EI: What has been the response?
Ollie: I’m getting some good responses from cities in the US, like Austin and Portland. There’s also been a good response from Canada. As a matter of fact, right now Quebec is one of my biggest regions as far as pledges goes.
When it comes to dealers, some auto dealers are more open to this than others. Many dealers don’t have inventory right now so they don’t want to participate. But others want to get involved.
[To date Electric Car Pledge has received over 700 pledges and dealers have started following up with those interested in buying electric cars.]
EI: Why did you start the Electric Car Pledge and where would you like to see it go?
Ollie: Where I am in California we have the worst air quality in the country. So I think that improving the air quality is one of the main reasons we started this, not that we’re going to all of a sudden wake up tomorrow and be able to see the mountains around us. I moved to my location in 1983 and at that time half the year you could see the mountains, the foothills, and the snow capped peaks. But now you may only see that a couple of times a year, right after it rains.
When you live in Los Angeles, as I did for 15 years, tourists ask, “Where’s the Hollywood sign?” But there aren’t many days out of the year when you can actually see the Hollywood sign; you have to be pretty close to it to see it. Thirty, forty years ago you could see the Hollywood sign from all over Los Angeles. But now, the smog is so horrific that you can’t usually see it.
So this has to do with improving air quality. I know a lot of people’s health is affected by the air quality, not just here but globally. You can tell people’s health is affected by the smog; you feel horrible when the air quality is bad.

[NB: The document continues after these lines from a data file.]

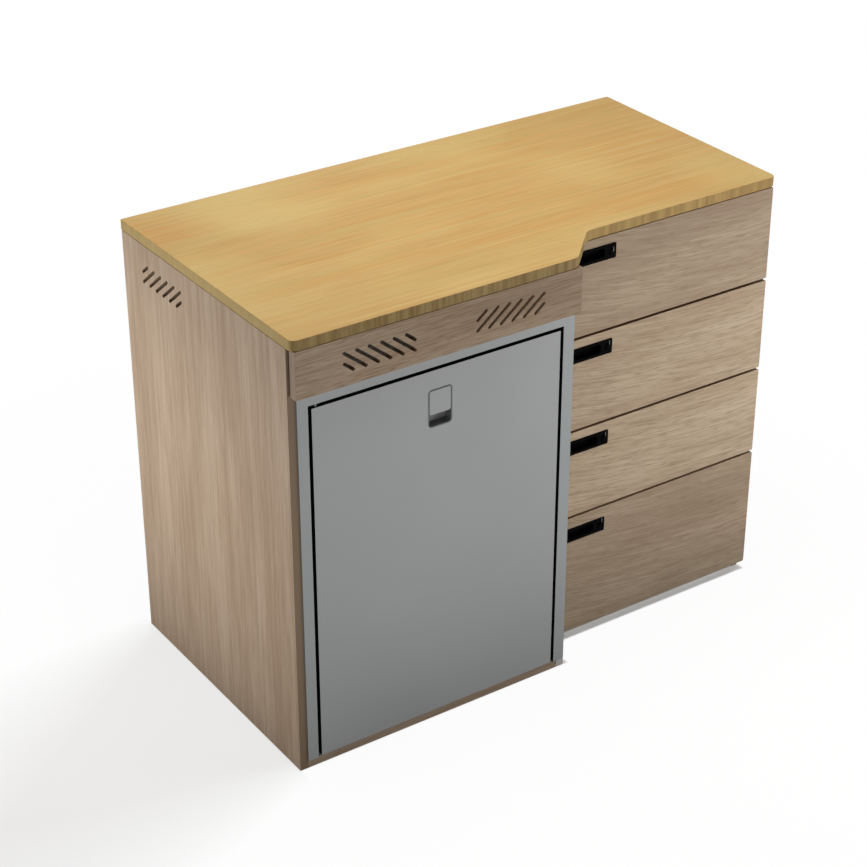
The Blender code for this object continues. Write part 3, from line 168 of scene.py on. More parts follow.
camera_data = bpy.data.cameras.new("photo_camera")
camera_data.lens = LENS
camera_data.sensor_width = SENSOR
camera_data.clip_start = 0.1
camera_data.clip_end = 50
camera = new_object("photo_camera", camera_data)
camera.location = CAMERA_PLACE
camera.rotation_euler = (radians(90 - CAMERA_DIP), 0, -radians(CAMERA_TURN))
bpy.context.scene.camera = camera
bpy.context.scene.view_settings.view_transform = "Standard"
print("distance to the pod's middle:", round((camera.location - POD_MIDDLE).length, 2), "m")

# %% [markdown]
# ## The floor's paper
#
# A pale studio sweep is what a product photographer would use. In the picture the floor is almost pure
# white and its shadows are faint, yet the foot of the pod is darker than its middle, so little light comes
# back up from the floor. One paper can't do both, and a renderer lets us cheat: where the camera or a shiny
# surface looks at the floor it is white paper, and for light on its way from the floor to the wood it is a
# dark grey one. The Light Path node knows which of the two is asked for.

# %% Floor paper
def seen_directly(add):
    """One where the camera looks, or looks by way of metal or glass, and nought for scattered light."""
    path = add("LightPath")
    seen = path.outputs["Is Camera Ray"]
    for ray in ("Is Glossy Ray", "Is Transmission Ray"):
        seen = add("Math", {0: seen, 1: path.outputs[ray]}, operation="MAXIMUM")
    return seen


floor_paper, add = new_finish("studio_floor_matt_paper", {"Roughness": 0.9, "Specular IOR Level": 0.0})
seen = seen_directly(add)
finished(floor_paper, add("Mix", {0: seen, 6: "#2C2B2B", 7: "#FBF8F4"}, data_type="RGBA"))
print("floor paper: white when seen, dark grey for scattered light")

# %% [markdown]
# ## The shade on the floor
#
# To the left of the side panel lies the pale shade that the pod throws there in the photo. A lamp placed to
# throw it would also change the light on the boards, so it is painted with nodes: the seen floor glows a
# little less between two lines that leave the panel's two feet and grow softer with distance. The lines
# start from the panel's own box, so the shade stays at its foot if the pod changes its size.

# %% Shade at the left
SHADE_EDGES = (-0.40, -0.12)
SHADE_BLUR = (0.35, 0.03)
SHADE_DROP = (-0.09, -0.19)
SHADE_REACH = 0.4
FOOT_EDGE = 2 * MM

place = add("TexCoord").outputs["Object"]
axes = add("SeparateXYZ", {0: place})
panel_low, panel_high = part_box("left_side_panel")
beside = add("Math", {0: panel_low.x, 1: axes}, operation="SUBTRACT")
blur = add("Math", {0: beside, 1: SHADE_BLUR[0], 2: SHADE_BLUR[1]}, operation="MULTIPLY_ADD")
shade = add("MapRange", {0: beside, 1: -FOOT_EDGE, 2: FOOT_EDGE})
for foot_y, slope, inward in ((panel_high.y, SHADE_EDGES[0], -1), (panel_low.y, SHADE_EDGES[1], 1)):
    edge_line = add("Math", {0: beside, 1: slope, 2: foot_y}, operation="MULTIPLY_ADD")
    inside = add("Math", {0: axes.outputs["Y"], 1: edge_line}, operation="SUBTRACT")
    in_blurs = add("Math", {0: inside, 1: blur}, operation="DIVIDE")
    within = add("MapRange", {0: in_blurs, 1: -inward, 2: inward})
    shade = add("Math", {0: shade, 1: within}, operation="MULTIPLY")
drop = add("MapRange", {0: beside, 1: 0.0, 2: SHADE_REACH, 3: SHADE_DROP[0], 4: SHADE_DROP[1]})
glow_strength = add("Math", {0: shade, 1: drop, 2: 1.0}, operation="MULTIPLY_ADD")
glow = add("Emission", {"Color": "#FFFFFF", "Strength": glow_strength})
print("shade between slopes", SHADE_EDGES, "from the side panel's feet")

# %% [markdown]
# ## Glow and ring
#
# The seen floor is mostly plain glow, which thins the shadows of the lamps; the rest is paper, which keeps
# a trace of them. Under the boards it hardly glows, so the thin dark line where a front stands over the
# floor stays. For scattered light a soft bright ring lies further out: the foot of a panel sees less of it
# than its middle does, and grows darker, as in the photo. The air outside is white to look at and dim in
# its light, for the same reason.

# %% Glow, ring and air
FLOOR_HALF = 12.0
GLOW_OPEN = 0.95
GLOW_RISE = (0.7, 1.4)
GLOW_SHADED = 0.80
UNDER_GLOW = 0.12
RING_LIGHT = 0.42
RING_REACH = (0.5, 0.8)
AIR_LIGHT = 0.07
SHADOW_ROOM = 0.05 * MM

away = add("VectorMath", {0: place}, operation="LENGTH")
open_glow = add("MapRange", {0: away, 1: GLOW_RISE[0], 2: GLOW_RISE[1], 3: GLOW_OPEN, 4: 1.0})
floor_glow = add("MapRange", {0: shade, 3: open_glow, 4: GLOW_SHADED})
glow_share = add("Math", {0: seen, 1: floor_glow}, operation="MULTIPLY")
for first_node, last_node in (("left_side_panel", "divider_panel"), ("drawer_4_front", "right_side_panel")):
    first_box, last_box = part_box(first_node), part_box(last_node)
    low = Vector([min(pair) for pair in zip(first_box[0], last_box[0])])
    high = Vector([max(pair) for pair in zip(first_box[1], last_box[1])])
    from_middle = add("VectorMath", {0: place, 1: (low + high) / 2}, operation="SUBTRACT")
    mirrored = add("VectorMath", {0: from_middle}, operation="ABSOLUTE")
    past_side = add("VectorMath", {0: mirrored, 1: (high - low) / 2}, operation="SUBTRACT")
    beyond = add("SeparateXYZ", {0: past_side})
    outside = add("Math", {0: beyond, 1: beyond.outputs["Y"]}, operation="MAXIMUM")
    open_floor = add("MapRange", {0: outside, 1: -FOOT_EDGE, 2: FOOT_EDGE, 3: UNDER_GLOW, 4: 1.0})
    glow_share = add("Math", {0: glow_share, 1: open_floor}, operation="MULTIPLY")
ring_rise = add("MapRange", {0: away, 1: RING_REACH[0], 2: RING_REACH[1], 3: 0.0, 4: RING_LIGHT})
ring_strength = add("MapRange", {0: seen, 3: ring_rise, 4: 0.0})
ring = add("Emission", {"Color": "#FFFFFF", "Strength": ring_strength})
paper_and_ring = add("AddShader", {0: floor_paper.node_tree.nodes["Principled BSDF"], 1: ring})
floor_mix = add("MixShader", {0: glow_share, 1: paper_and_ring, 2: glow})
fill(floor_paper.node_tree.nodes["Material Output"], {"Surface": floor_mix})

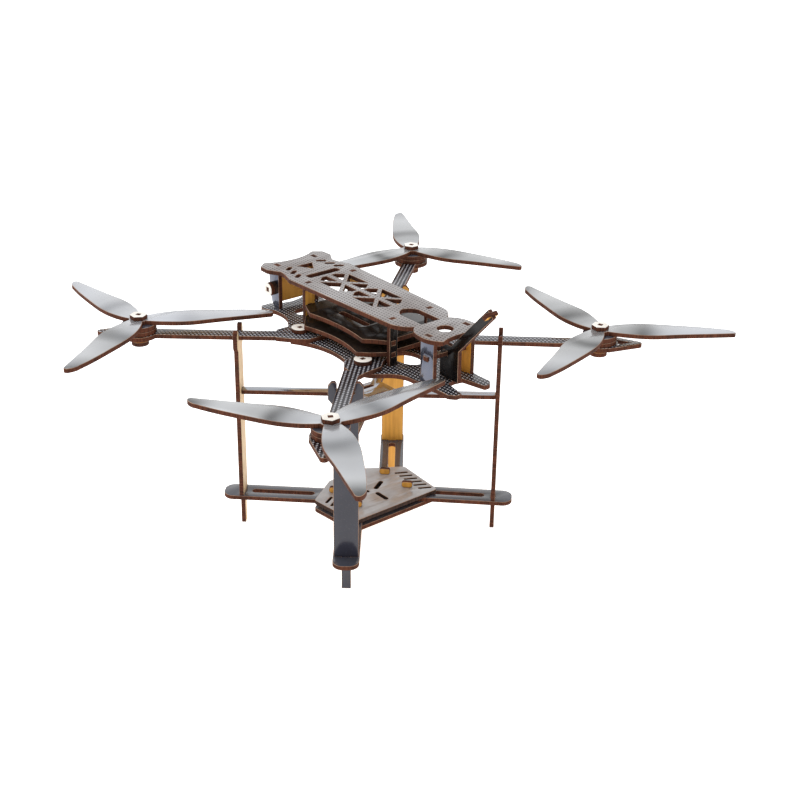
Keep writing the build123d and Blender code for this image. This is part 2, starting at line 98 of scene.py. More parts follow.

Also, I had some interest in the electric vehicle world before this. The whole Electric Car Pledge idea came to me one night and I thought, “Let’s start a movement and hopefully it will take off. And it has.
EI: How do you react to claims that electric vehicles haven’t really made an impact on improving air quality?
Ollie: I hear both sides of the story, but I think we’re going in the right direction. Last year about 1% of all cars sold in the U.S. were electric or plug-in. Electric vehicles are just in the baby stage, the beginning steps. It’s still early on.
EI: What role does the Electric Car Pledge have to play in this?
Ollie: My motivation is to accelerate the process. If I can go to a car dealer and say, “We’ve got 2,000 pledges to buy an electric car just in the city of Los Angeles,” perhaps they’ll speed up production.
EI: What do you see as some of the obstacles?
Ollie: Clearly one is battery technology. That’s the number one issue. With ranges being on average right now about 100 miles, some people couldn’t do with an electric car. They could use it for commuting locally, for groceries and things like that, but not for longer trips because the range isn’t there.
Second, the infrastructure for the charging stations isn’t there yet either. I can’t just go to an ESSO station and charge my car.
Infrastructure is currently being moved forward by private industry, but government is going to have to step in and expand that.
[For more about the current future state of the EV infrastructure, read our article, Electric Vehicle Charging Infrastructure – Where Do You Plug In?]
Of course, auto makers aren’t motivated to build something that’s just a niche product at this point. But, as you can see with all the news about new vehicles coming out, I think they realize that it’s not going to stay just a niche thing. In the next 10 to 20 years, 20 to 30 percent of us will drive electric cars. It will get better every year.
EI: What would you like to tell consumers?
Ollie: Buying an electric car is a great advantage, especially with what’s happening at this point. If you’re looking for something that’s going to be for your daily neighborhood around-town commuting, an electric car is a great option. Not an alternative, but a true option.,
Also, the incentives are there. A lease starts off at about $30,000, and you would probably get $10,000 or so in rebates, so you’re down to below $20,000. Then, over the lifetime of the vehicle you could save another $6,000. So cost savings are significant, and you benefit the environment.
EI: What message would you send to auto manufacturers?
Ollie: The auto manufacturers need to improve the technology with better range, and they need to develop the cars and produce more electric cars.
EI: What would you say to government?
Ollie: First, continue with the rebates. Auto makers are saying that the only way to accelerate the adoption process is through rebates and tax incentives. So government needs to continue incentivizing and promoting electric vehicles.
Second, they need to work with private industry to build the electric vehicle charging infrastructure. A lot of private industries are taking it upon themselves to put electric charging stations in parking garages and so forth. Government needs to support that with grants.
EI: Anything else you’d like to add?
Ollie: All we can do is work to improve the quality of living for people, not only here but everywhere, and be willing to help future generations. We’re not going to change the world, but if everybody just pitches in a little bit it will make a difference.